La légation de France était à ce moment recherchée et fêtée ; elle représentait un souverain puissant qui tenait dans ses mains les destinées de l’Europe ; on lui savait gré de son attitude pendant la guerre et surtout de ce qu’elle avait fait pour assurer à la Prusse son admission au congrès. M. de Manteuffel, toujours bienveillant pour moi, m’envoya son portrait gravé, rehaussé par quelques lignes autographes, et lorsqu’à la fin de 1856, un avancement de carrière m’éloigna de Berlin, où j’avais passé cinq années, le roi, sur sa demande, me conféra dans son ordre, l’Aigle-Rouge, la classe réservée aux premiers secrétaires.


VIII. — LA NAISSANCE DU PRINCE IMPERIAL, L’EMPEREUR AU LENDEMAIN DU CONGRÈS DE PARIS.

La paix fut signée le 30 mars, jour anniversaire de l’entrée des armées coalisées à Paris.

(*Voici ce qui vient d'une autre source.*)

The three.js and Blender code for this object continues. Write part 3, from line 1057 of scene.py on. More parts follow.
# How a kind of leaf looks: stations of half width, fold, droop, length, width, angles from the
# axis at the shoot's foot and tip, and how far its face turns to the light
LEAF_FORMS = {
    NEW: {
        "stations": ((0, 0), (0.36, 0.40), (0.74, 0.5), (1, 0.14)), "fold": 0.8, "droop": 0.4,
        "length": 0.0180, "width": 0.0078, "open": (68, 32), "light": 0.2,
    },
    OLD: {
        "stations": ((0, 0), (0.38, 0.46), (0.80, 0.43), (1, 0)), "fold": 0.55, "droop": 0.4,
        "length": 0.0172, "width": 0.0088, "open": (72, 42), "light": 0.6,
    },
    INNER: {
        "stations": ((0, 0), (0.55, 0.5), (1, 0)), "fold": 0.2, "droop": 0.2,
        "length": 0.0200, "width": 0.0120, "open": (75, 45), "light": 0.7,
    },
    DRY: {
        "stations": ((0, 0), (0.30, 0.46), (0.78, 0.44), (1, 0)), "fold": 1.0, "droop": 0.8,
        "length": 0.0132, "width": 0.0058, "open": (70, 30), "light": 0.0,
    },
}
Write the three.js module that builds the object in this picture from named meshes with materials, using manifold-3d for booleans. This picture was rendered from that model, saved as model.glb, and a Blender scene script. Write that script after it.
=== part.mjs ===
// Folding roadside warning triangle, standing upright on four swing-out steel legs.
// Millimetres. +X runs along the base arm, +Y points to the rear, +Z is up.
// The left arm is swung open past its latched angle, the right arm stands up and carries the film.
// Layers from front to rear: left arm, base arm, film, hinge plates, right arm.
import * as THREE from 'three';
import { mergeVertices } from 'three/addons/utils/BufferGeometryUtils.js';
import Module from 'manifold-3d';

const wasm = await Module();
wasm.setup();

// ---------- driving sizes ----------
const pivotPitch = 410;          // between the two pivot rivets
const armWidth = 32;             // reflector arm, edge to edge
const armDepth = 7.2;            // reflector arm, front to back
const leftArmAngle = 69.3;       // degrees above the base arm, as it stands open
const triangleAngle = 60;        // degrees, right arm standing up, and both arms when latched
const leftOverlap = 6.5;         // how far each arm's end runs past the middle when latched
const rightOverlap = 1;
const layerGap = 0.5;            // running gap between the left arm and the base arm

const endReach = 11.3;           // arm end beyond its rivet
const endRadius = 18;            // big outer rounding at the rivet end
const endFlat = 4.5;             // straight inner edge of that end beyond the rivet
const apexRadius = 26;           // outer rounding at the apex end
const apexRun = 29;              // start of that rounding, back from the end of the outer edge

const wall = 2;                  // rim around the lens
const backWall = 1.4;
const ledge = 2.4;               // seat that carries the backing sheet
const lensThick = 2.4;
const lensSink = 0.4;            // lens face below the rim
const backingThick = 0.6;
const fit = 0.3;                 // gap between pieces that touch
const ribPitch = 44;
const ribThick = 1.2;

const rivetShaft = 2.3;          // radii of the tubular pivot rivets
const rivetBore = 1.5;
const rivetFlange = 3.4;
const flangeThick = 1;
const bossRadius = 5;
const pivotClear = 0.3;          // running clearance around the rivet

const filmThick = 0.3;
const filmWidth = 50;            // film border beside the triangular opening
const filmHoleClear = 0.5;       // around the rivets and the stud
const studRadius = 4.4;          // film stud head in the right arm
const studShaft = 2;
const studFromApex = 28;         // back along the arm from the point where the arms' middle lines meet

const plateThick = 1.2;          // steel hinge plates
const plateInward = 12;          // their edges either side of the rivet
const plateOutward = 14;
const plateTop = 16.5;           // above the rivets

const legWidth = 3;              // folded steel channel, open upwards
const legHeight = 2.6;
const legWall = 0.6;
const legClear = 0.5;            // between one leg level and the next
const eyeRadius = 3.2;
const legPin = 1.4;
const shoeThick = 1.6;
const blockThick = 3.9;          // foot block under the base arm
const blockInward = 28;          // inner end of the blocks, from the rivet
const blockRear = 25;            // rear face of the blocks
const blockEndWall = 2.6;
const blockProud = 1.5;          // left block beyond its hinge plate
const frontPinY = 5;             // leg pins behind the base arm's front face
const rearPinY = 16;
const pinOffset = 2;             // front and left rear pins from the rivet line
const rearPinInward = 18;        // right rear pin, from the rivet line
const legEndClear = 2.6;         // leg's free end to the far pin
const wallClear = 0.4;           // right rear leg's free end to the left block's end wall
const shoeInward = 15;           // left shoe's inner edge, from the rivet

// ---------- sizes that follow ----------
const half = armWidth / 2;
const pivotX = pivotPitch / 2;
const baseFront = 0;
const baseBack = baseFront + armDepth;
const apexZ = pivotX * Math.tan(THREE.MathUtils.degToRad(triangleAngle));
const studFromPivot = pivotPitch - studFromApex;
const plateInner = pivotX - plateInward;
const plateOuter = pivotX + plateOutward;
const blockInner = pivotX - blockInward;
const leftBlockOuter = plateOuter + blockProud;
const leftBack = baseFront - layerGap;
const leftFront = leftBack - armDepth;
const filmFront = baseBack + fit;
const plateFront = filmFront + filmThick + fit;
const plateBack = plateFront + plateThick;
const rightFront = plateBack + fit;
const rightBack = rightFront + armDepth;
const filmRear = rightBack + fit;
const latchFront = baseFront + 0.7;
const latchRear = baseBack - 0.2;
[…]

Les puissances qui, en 1814, étaient venues affirmer les défaites de la France dans sa capitale, s’y trouvaient réunies en 1850 pour y consacrer le triomphe de sa politique et de ses armes. Napoléon Ier avait maintes fois soumis l’Europe, il ne l’avait jamais persuadée ; il avait cinq fois battu la coalition, il ne l’avait jamais dissoute. Napoléon III avait le bonheur de remporter dans les esprits les victoires que son oncle n’avait pu gagner décisives sur les champs de batailles; il avait fait plus que vaincre l’Europe, il l’avait convaincue.

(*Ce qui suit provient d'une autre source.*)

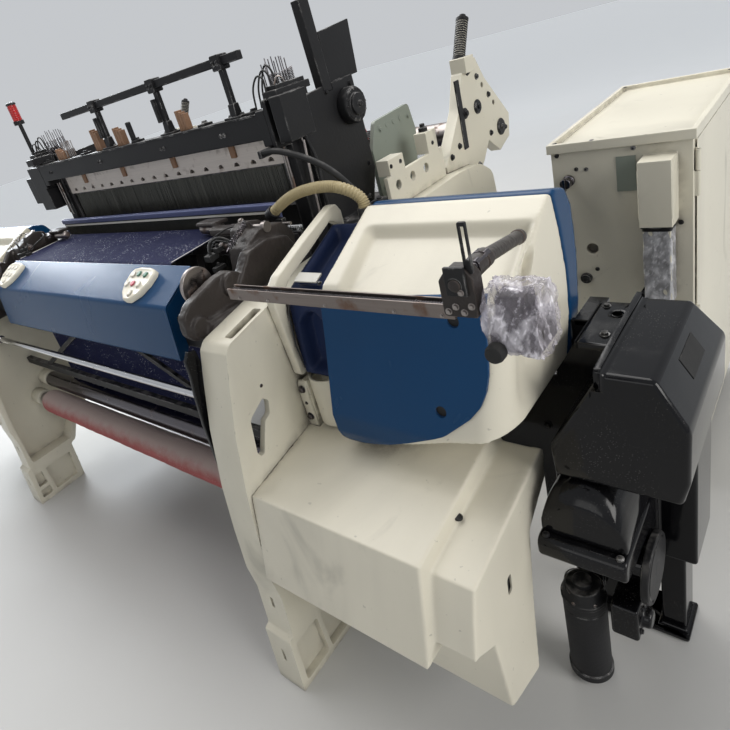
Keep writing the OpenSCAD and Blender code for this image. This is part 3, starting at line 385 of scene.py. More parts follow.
gloss_black()
woven("navy_cloth", (0.006, 0.008, 0.036), (0.014, 0.018, 0.070), 2600, 0.02, 1.0)
woven("wound_cloth", (0.33, 0.075, 0.075), (0.42, 0.13, 0.12), 2600, 0.1, 0.3, 0.440)
woven("navy_yarn", (0.016, 0.019, 0.050), (0.030, 0.034, 0.080), 900, 0.1, 0.4)
woven("white_yarn", (0.72, 0.71, 0.67), (0.80, 0.79, 0.75), 900, 0.2, 0.0)
film("clear_film", (0.42, 0.39, 0.45), (0.84, 0.81, 0.87), 0.26, (1, 1, 6))
film("duct_film", (0.26, 0.26, 0.27), (0.66, 0.66, 0.69), 0.90, (1, 1, 4))
painted("hose_yellow", (0.46, 0.38, 0.21), 0.5, grime_and_shade=1.0, chips=0.0)
lamp = Finish("lamp_plastic", (0.55, 0.02, 0.02), 0.2, Transmission_Weight=0.25)
lamp.set(Roughness=0.15 + lamp.grain(60, 3) * 0.2)
print(len(FINISHES), "finishes in all")

# %% [markdown]
# ## Outlines
# Most parts of a loom are cut or cast from a drawing. A few helpers turn a short list of corners into
# such a drawing: round corners, points at an even distance, and a soft curve through given points.

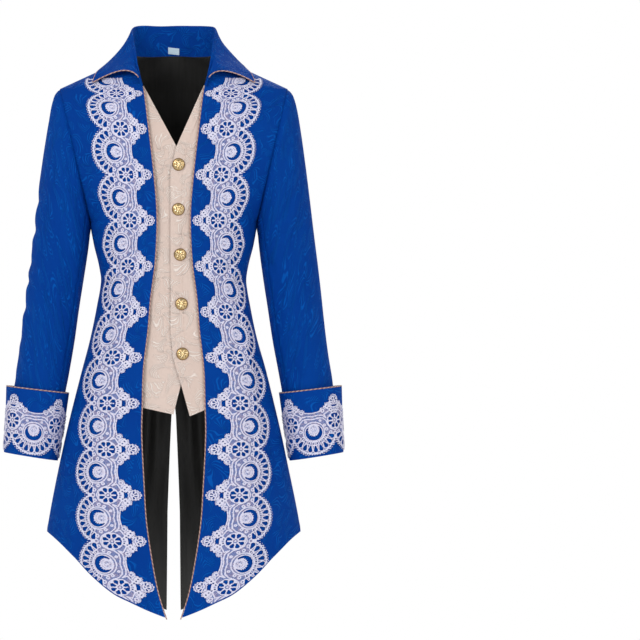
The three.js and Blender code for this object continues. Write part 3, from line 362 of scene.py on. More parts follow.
def wall_object(name, outer, inner, uv, face, lining):
    """Two grids joined round the rim; the first slot is the face and rim, the second the inside."""
    rows, columns = outer.shape[:2]
    far = rows * columns
    number = np.arange(far).reshape(rows, columns)
    border = np.concatenate([number[0], number[1:, -1], number[-1, -2::-1], number[-2:0:-1, 0]])
    ahead = np.roll(border, -1)
    rim = np.stack([ahead, border, border + far, ahead + far], -1)
    face_quads = grid_quads(rows, columns)
    quads = np.concatenate([face_quads, face_quads[:, ::-1] + far, rim])
    points = np.concatenate([outer.reshape(-1, 3), inner.reshape(-1, 3)])
    a, b, c = (points[face_quads[:, k]] for k in (0, 1, 3))
    out = (outer - inner).reshape(-1, 3)[face_quads[:, 0]]
    if np.sum(np.cross(b - a, c - a) * out) < 0:
        quads = quads[:, ::-1]
    kinds = np.concatenate([np.zeros(len(face_quads)), np.ones(len(face_quads)), np.zeros(len(rim))])
    flat = uv.reshape(-1, 2)
    return make_object(name, points, quads, np.concatenate([flat, flat]), [face, lining], kinds)


def surface_area(grid):
    """Sum of the triangles of a grid, in square metres."""
    first = np.cross(grid[:-1, 1:] - grid[:-1, :-1], grid[1:, :-1] - grid[:-1, :-1])
    second = np.cross(grid[1:, :-1] - grid[1:, 1:], grid[:-1, 1:] - grid[1:, 1:])
    doubled = np.linalg.norm(first, axis=-1).sum() + np.linalg.norm(second, axis=-1).sum()
    return 0.5 * MM * MM * float(doubled)


def walk(grid, axis):
    """Distance walked along an axis of a grid of points, from its first line."""
    step = np.linalg.norm(np.diff(grid, axis=axis), axis=-1)
    return np.concatenate([np.zeros_like(np.take(step, [0], axis)), np.cumsum(step, axis)], axis)


cuts = []


def place_piece(piece, node):
    """The body that a piece rides and the solid that it replaces, which is hidden."""
    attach(piece, "root")
    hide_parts(node)
    return piece


def finish_cloth(piece, node, grid, uv):
    """Puts a piece in place of its solid and notes its cut's width, length and area."""
    place_piece(piece, node)
    width = float(np.ptp(uv[..., 0])) * MM
    length = float(np.ptp(uv[..., 1])) * MM
    area = min(surface_area(grid), width * length)
    cuts.append((node, round(width, 3), round(length, 3), round(area, 4)))
    return piece


print("mesh tools ready")

# %% [markdown]
# ## Shared effects
# The blue cloth and the cream cloth are both woven with raised scrolls, so the scroll is one node
# group with its own size. It turns round scattered points and draws curved feather strokes there,
# which is how the woven figure of such damask reads from a distance. Weave is a second group.

# %% Node helpers
def new_group(name, inputs, outputs):
    """An empty node group with float or vector inputs and float outputs."""
    group = bpy.data.node_groups.new(name, "ShaderNodeTree")
    for title, kind, value in inputs:
        socket = group.interface.new_socket(title, in_out="INPUT", socket_type=kind)
        if value is not None:
            socket.default_value = value
    for title, kind in outputs:
        group.interface.new_socket(title, in_out="OUTPUT", socket_type=kind)
    return group, group.nodes.new("NodeGroupInput"), group.nodes.new("NodeGroupOutput")


def set_inputs(node, values):
    """Links what comes from another node, and sets anything else on the socket itself."""
    tree = node.id_data
    for key, value in values.items():
        socket = node.inputs[key]
        if isinstance(value, bpy.types.NodeSocket):
            tree.links.new(value, socket)
        else:
            socket.default_value = value
    return node


def feed(node, **values):
    """The same by title: a keyword has an underscore for each space in its socket's title."""
    return set_inputs(node, {key.replace("_", " "): value for key, value in values.items()})


def math_node(tree, operation, *values):
    node = tree.nodes.new("ShaderNodeMath")
    node.operation = operation
    set_inputs(node, dict(enumerate(values)))
    return node.outputs[0]


def times(tree, a, b):
    return math_node(tree, "MULTIPLY", a, b)


def plus(tree, a, b):
    return math_node(tree, "ADD", a, b)


def times_plus(tree, value, factor, added):
    return math_node(tree, "MULTIPLY_ADD", value, factor, added)


def sine(tree, value):
    return math_node(tree, "SINE", value)


def vector_node(tree, operation, **values):
    node = tree.nodes.new("ShaderNodeVectorMath")
    node.operation = operation
    names = {"a": 0, "b": 1, "scale": 3}
    set_inputs(node, {names[key]: value for key, value in values.items()})
    return node.outputs[0]


def first_two(tree, vector):
    """The X and the Y of a vector."""
    node = tree.nodes.new("ShaderNodeSeparateXYZ")
    set_inputs(node, {0: vector})
    return node.outputs[0], node.outputs[1]


def ramp(tree, value, low, high):
    """Smooth step of a value from low to high."""
    node = tree.nodes.new("ShaderNodeMapRange")
    node.interpolation_type = "SMOOTHSTEP"
    set_inputs(node, {0: value, 1: low, 2: high})
    return node.outputs[0]


def noise(tree, vector, scale, detail=2.0, output=0):
    """Output 0 is an even field and output 1 is three of them, as a vector."""
    node = feed(tree.nodes.new("ShaderNodeTexNoise"), Vector=vector, Scale=scale, Detail=detail)
    return node.outputs[output]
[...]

Pour arriver à une si haute fortune, il avait eu à son service tous les élémens qui permettent aux souverains la poursuite de grands desseins : une diplomatie sagace, vigilante, une marine expérimentée, une armée aguerrie, rompue aux fatigues, et l’élite des hommes de guerre formés sur la terre d’Afrique; il ne manquait à cette pléiade de vaillans capitaines que le général de Lamoricière, le général Changarnier et le duc d’Aumale, qui, épris de son métier, étranger à la politique, expiait alors dans l’exil son origine, comme il expie aujourd’hui, victime d’une démocratie ombrageuse, privé de son épée, sa renommée militaire et son ardent patriotisme.